Another common dream-aspect is the dream of flying, most often experienced by children. In my own experience, these dreams were almost always flying around the locale I knew. Of people I've spoken to of such things, it seems the direction of flight is usually controlled by concentration or willpower. A similar situation, to my mind, might be that of "astral-projection" or the near-death "out of body experiences". Who's to say that dreams of flying are just dreams? The American-Indian "dream-time" seems to be a similar astral-projection style thing. So why, in the western world, is it mostly confined to children? I guess because children haven't yet learned that such things "aren't possible" because they're "unscientific". Maybe so. Someone should invent the test-tube spirit guide.

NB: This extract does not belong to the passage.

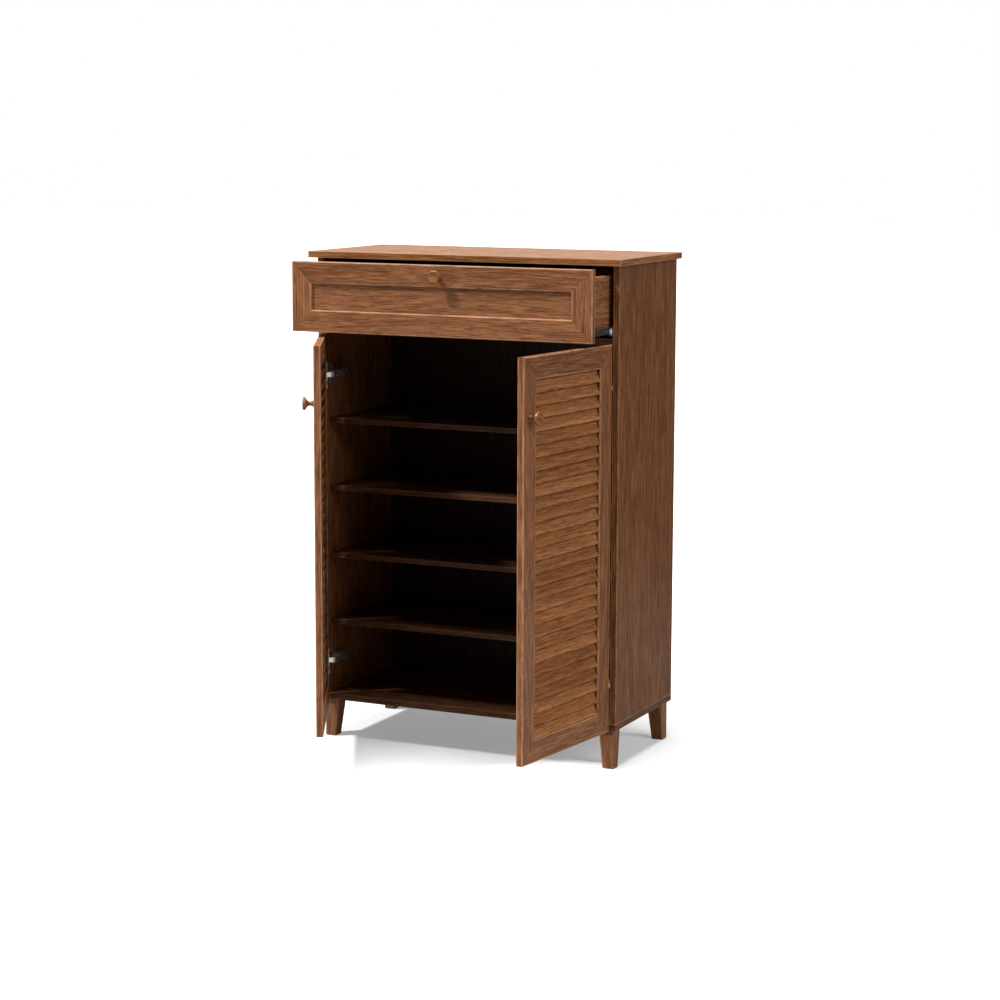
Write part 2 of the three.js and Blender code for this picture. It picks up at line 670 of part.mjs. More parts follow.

There are a lot of stupid "facts" about dreams, presumably from the same sort of people as those who write statistical "facts". For example... Dreams are in black and white? Not mine. You can't read in dreams? I can. I've distinctly remembered text. You can't feel pain in dreams? I certainly can. Knives and flames, quite realistically. Maybe these "facts" are true for some people. I expect my experiences don't match up with some people's. I don't presume to declare facts about dreams - I declare facts about my dreams.

My dreams often include aspects of the world around my body. Several times I've had an alarm clock incorporated into a dream (as a fire-alarm or some such), which prevents it from waking me. I'm told I've also dodged things being thrown at me in my sleep, which is rather more inexplicable and pleasing.

A fairly commonly quoted "fact" about dreaming is that if you practice remembering, you'll remember them more. Writing as much as you can remember about a dream as soon as you wake up will be about three words a week when you start doing it, and evolve into an essay each morning a few weeks later. This, by my experience, is true. It's more convenient to have someone to tell your dream to, though.